The extent to which BDS has become a standard feature in high school curricula through the vehicle of “Ethnic Studies” continues to be a major concern. In California, a newly filed lawsuit alleges that Orange County’s Santa Ana Unified School District secretly approved an “Ethnic Studies” curriculum without alerting parents. The curriculum asserts that Israel is a “settler-colonial state” that conducts unprovoked warfare against Palestinians. The lawsuit also says that parents raising objections were subject to harassment and intimidation at a school board meeting.
The lawsuit comes as a new California law mandating high school students take one semester of “ethnic studies” is set to go into effect in 2025-2026. Compounding the problem are proposals mandating “Ethnic Studies” as an admission requirement for University of California (UC) schools.
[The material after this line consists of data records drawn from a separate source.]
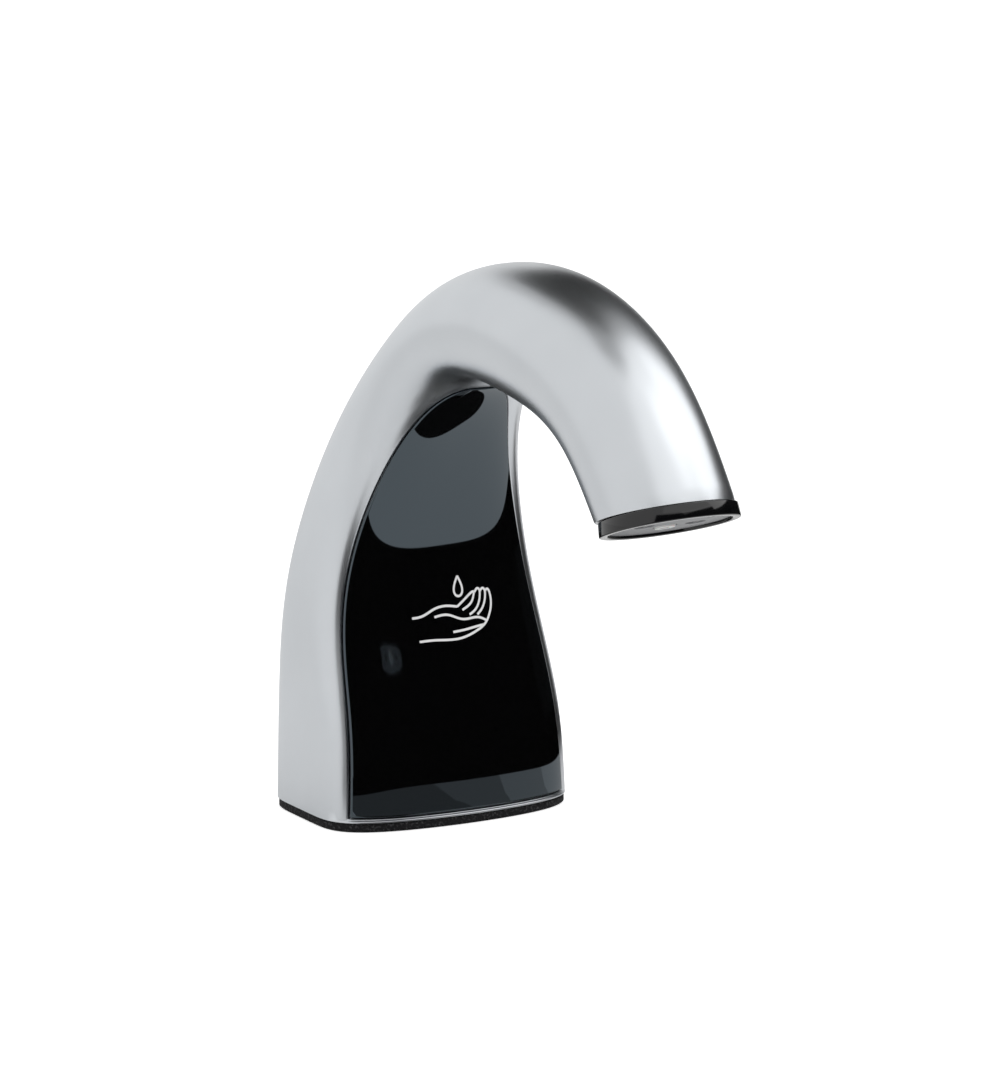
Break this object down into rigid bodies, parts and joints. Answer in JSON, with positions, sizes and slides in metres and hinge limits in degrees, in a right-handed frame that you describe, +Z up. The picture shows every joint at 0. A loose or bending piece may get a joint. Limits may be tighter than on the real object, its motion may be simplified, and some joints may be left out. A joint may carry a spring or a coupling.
{
  "type": "automatic soap dispenser",
  "caption": "Deck-mounted automatic soap dispenser: satin spout arching forward from a wide foot, glossy black front fascia, black outlet collar with a hand sensor, and a gear pump inside.",
  "frame": {"origin": "centre of the shank hole, on the counter's surface under the foot gasket", "axes": "+Z up from the counter, -Y the way the spout reaches towards the user, +X to the user's right as they face it"},
  "size_m": [0.08, 0.1795, 0.1645],
  "materials": {
    "satin_chrome": "satin",
    "gloss_black": "gloss",
    "foam_black": "matte",
    "collar_black": "gloss",
    "face_grey": "matte",
    "zinc_plate": "satin",
    "dark_plastic": "matte",
    "pale_acetal": "satin",
    "brass": "satin",
    "steel": "satin",
    "board_green": "satin",
    "clear_silicone": "satin",
    "dark_lens": "gloss",
    "lead_red": "matte",
    "lead_black": "matte"
  },
  "bodies": {
    "casing": {"spout_shell": "satin_chrome", "front_fascia": "gloss_black", "base_gasket": "foam_black", "nozzle_collar": "collar_black", "nozzle_face": "face_grey", "base_plate": "zinc_plate", "drive_frame": "zinc_plate", "base_plate_screw_1": "steel", "base_plate_screw_2": "steel", "base_plate_screw_3": "steel", "base_plate_screw_4": "steel", "frame_screw_1": "steel", "frame_screw_2": "steel", "motor_screw_1": "steel", "motor_screw_2": "steel", "cover_screw_1": "steel", "cover_screw_2": "steel", "cover_screw_3": "steel", "cover_screw_4": "steel", "pump_screw_1": "steel", "pump_screw_2": "steel", "pump_screw_3": "steel", "pump_screw_4": "steel", "board_screw_1": "steel", "board_screw_2": "steel", "face_screw_1": "steel", "face_screw_2": "steel", "motor_can": "steel", "idler_pin": "steel", "outlet_spring": "steel", "inlet_barb": "pale_acetal", "motor_connector": "pale_acetal", "power_connector": "pale_acetal", "sensor_connector": "pale_acetal", "power_socket": "dark_plastic", "motor_end_cap": "dark_plastic", "pump_housing": "dark_plastic", "pump_cover": "dark_plastic", "switch_body": "dark_plastic", "outlet_valve_body": "dark_plastic", "control_board": "board_green", "sensor_board": "board_green", "delivery_tube": "clear_silicone", "suction_tube": "clear_silicone", "outlet_nozzle": "clear_silicone", "status_led": "clear_silicone", "ir_emitter": "dark_lens", "ir_receiver": "dark_lens", "sensor_cable": "lead_black", "power_lead": "lead_black", "motor_lead_1": "lead_black", "motor_lead_2": "lead_red"},
    "drive": {"reduction_gear": "pale_acetal", "drive_shaft": "steel", "pump_drive_gear": "pale_acetal"},
    "motor": {"motor_rotor": "steel", "motor_pinion": "brass"},
    "idler": {"pump_idler_gear": "pale_acetal"},
    "poppet": {"outlet_poppet": "brass"},
    "button": {"service_button": "lead_red"}
  },
  "joints": [
    {"name": "drive_spin", "type": "hinge", "parent": "casing", "child": "drive", "pos_m": [0.003, 0.0058, 0.05], "axis": [0, 0, 1], "continuous": true},
    {"name": "motor_spin", "type": "hinge", "parent": "casing", "child": "motor", "pos_m": [-0.012, 0.0058, 0.05], "axis": [0, 0, 1], "continuous": true},
    {"name": "idler_spin", "type": "hinge", "parent": "casing", "child": "idler", "pos_m": [0.003, 0.0158, 0.06], "axis": [0, 0, 1], "continuous": true},
    {"name": "poppet_slide", "type": "slide", "parent": "casing", "child": "poppet", "axis": [0, -0.314, -0.9494], "range_m": [0, 0.0012], "stiffness_N_per_m": 300, "springref_m": -0.0008, "deforming": ["outlet_spring"]},
    {"name": "button_slide", "type": "slide", "parent": "casing", "child": "button", "axis": [0, 1, 0], "range_m": [0, 0.0006], "stiffness_N_per_m": 400, "springref_m": -0.0005}
  ],
  "couplings": [
    {"joint": "motor_spin", "follows": "drive_spin", "ratio": -4},
    {"joint": "idler_spin", "follows": "drive_spin", "ratio": -1}
  ]
}
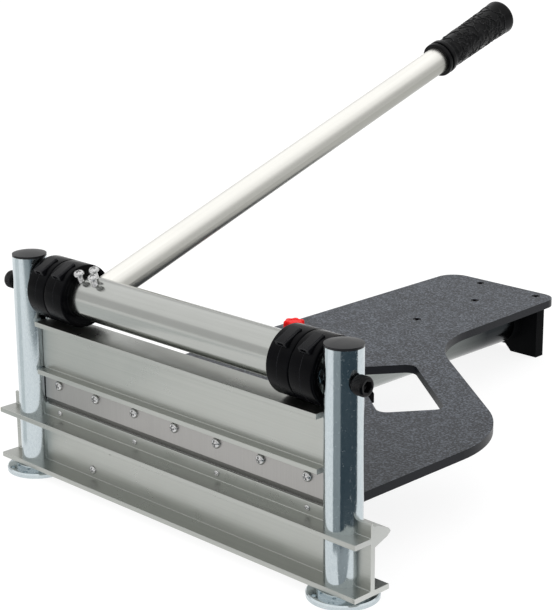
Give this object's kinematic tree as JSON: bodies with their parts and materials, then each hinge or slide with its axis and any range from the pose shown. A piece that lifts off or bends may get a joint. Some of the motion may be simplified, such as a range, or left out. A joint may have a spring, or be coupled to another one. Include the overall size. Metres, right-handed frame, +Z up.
{
  "type": "tile cutter",
  "caption": "Lever-operated guillotine cutter for thin floor tiles: an eccentric roller on two posts presses a straight blade onto a fixed beam in front of a support table.",
  "frame": {"origin": "on the floor, midway between the axes of the two posts", "axes": "+X along the blade from the left post to the right post as seen from the front, +Y to the rear over the table, +Z up"},
  "size_m": [0.4358, 0.6165, 0.3797],
  "materials": {
    "anodised_aluminium": "satin grey anodised extrusion with fine draw lines",
    "bright_zinc": "bright zinc plate with a faint mottle",
    "polished_steel": "polished",
    "blade_steel": "ground, slightly warm",
    "handle_metal": "satin warm silver",
    "spring_steel": "drawn wire",
    "black_oxide": "black oxide, semi-gloss",
    "black_plastic": "moulded, low sheen",
    "pale_nylon": "natural nylon",
    "anvil_plastic": "dark plastic strip",
    "black_rubber": "moulded rubber with a raised pattern",
    "grained_board": "dark grey plastic board with a pebbled grain",
    "red_plastic": "moulded red"
  },
  "bodies": {
    "frame": {"base_beam": "anodised_aluminium", "anvil_strip": "anvil_plastic", "fin_screws": "polished_steel", "web_screws": "polished_steel", "post_left": "bright_zinc", "post_right": "bright_zinc", "cap_left": "black_plastic", "cap_right": "black_plastic", "foot_left": "bright_zinc", "foot_right": "bright_zinc", "pivot_bolt_left": "black_oxide", "pivot_bolt_right": "black_oxide", "washer_left": "black_oxide", "washer_right": "black_oxide", "spring_left": "spring_steel", "spring_right": "spring_steel", "table_board": "grained_board", "table_leg": "grained_board", "support_tube": "anodised_aluminium", "tube_block": "anodised_aluminium", "tube_end_plug": "black_plastic", "leg_bolt": "polished_steel", "tube_pad": "black_rubber", "table_screws": "black_oxide", "knob_stud": "polished_steel"},
    "lever": {"roller_tube": "anodised_aluminium", "roller_plug_left": "anodised_aluminium", "roller_plug_right": "anodised_aluminium", "cam_ring_left_outer": "black_plastic", "cam_ring_left_inner": "black_plastic", "cam_ring_right_inner": "black_plastic", "cam_ring_right_outer": "black_plastic", "handle_socket": "anodised_aluminium", "handle_tube": "handle_metal", "handle_screws": "polished_steel", "handle_grip": "black_rubber"},
    "cutter": {"blade_beam": "anodised_aluminium", "blade": "blade_steel", "blade_screws": "polished_steel", "slider_left": "pale_nylon", "slider_right": "pale_nylon"},
    "knob": {"stop_knob": "red_plastic"}
  },
  "joints": [
    {"name": "handle_swing", "type": "hinge", "parent": "frame", "child": "lever", "pos_m": [0, -0.0028, 0.1753], "axis": [1, 0, 0], "range_deg": [0, 75]},
    {"name": "blade_lift", "type": "slide", "parent": "frame", "child": "cutter", "axis": [0, 0, 1], "range_m": [0, 0.0135], "deforming": ["spring_left", "spring_right"]},
    {"name": "knob_turn", "type": "hinge", "parent": "frame", "child": "knob", "pos_m": [-0.1644, 0.3104, 0.0684], "axis": [0, 0, 1], "range_deg": [0, 180]}
  ],
  "couplings": [
    {"joint": "blade_lift", "follows": "handle_swing", "m_per_rad": 0.010313}
  ]
}
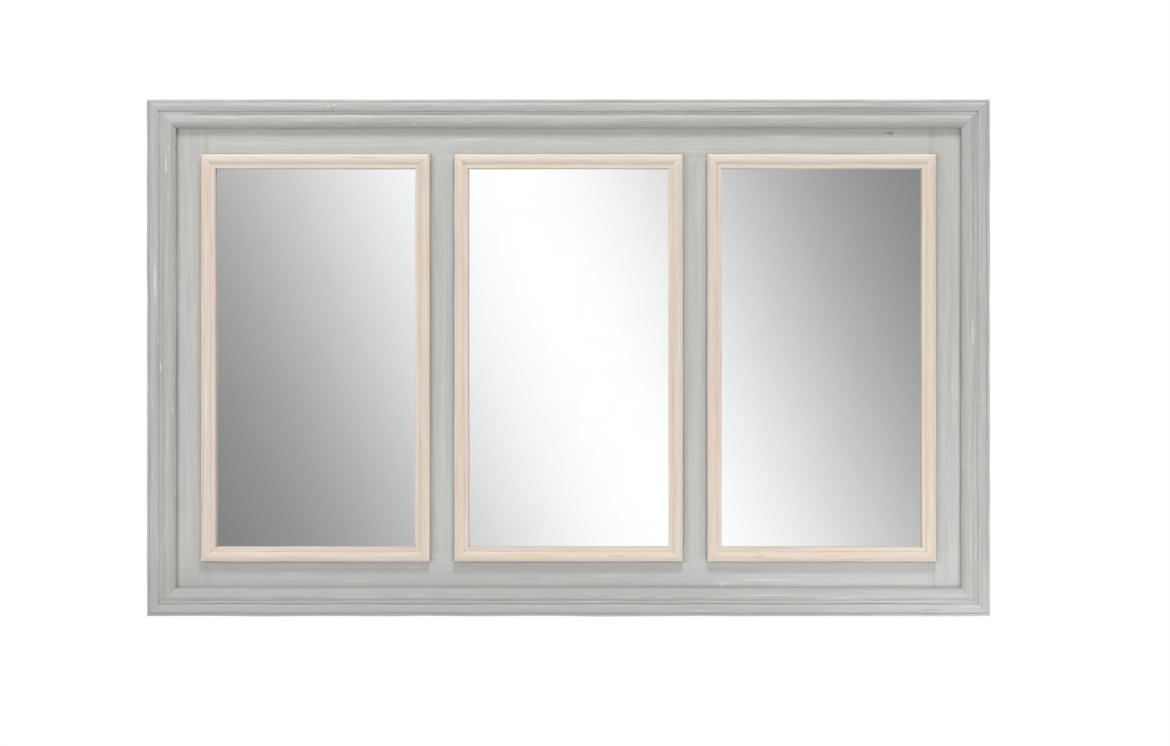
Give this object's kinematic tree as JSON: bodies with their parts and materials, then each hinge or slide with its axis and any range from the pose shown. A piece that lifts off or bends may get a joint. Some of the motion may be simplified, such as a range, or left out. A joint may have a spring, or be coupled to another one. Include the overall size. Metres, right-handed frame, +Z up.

BDS activists within the UC system have been instrumental in both developing “Ethnic Studies” curricula that demonize Israel, and in pushing the admissions requirement.
In response to criticism, the University of California Ethnic Studies Faculty Council protested what it called the efforts of “highly funded lobbying groups or special interests” to “suppress hard truths about racism and colonialism” and “enact anti-Arab, anti-Palestinian censorship.” Not surprisingly, several of the same “Ethnic Studies” activists are involved in the Institute for the Critical Study of Zionism.
These major battles will continue to play out as the academic year marches on.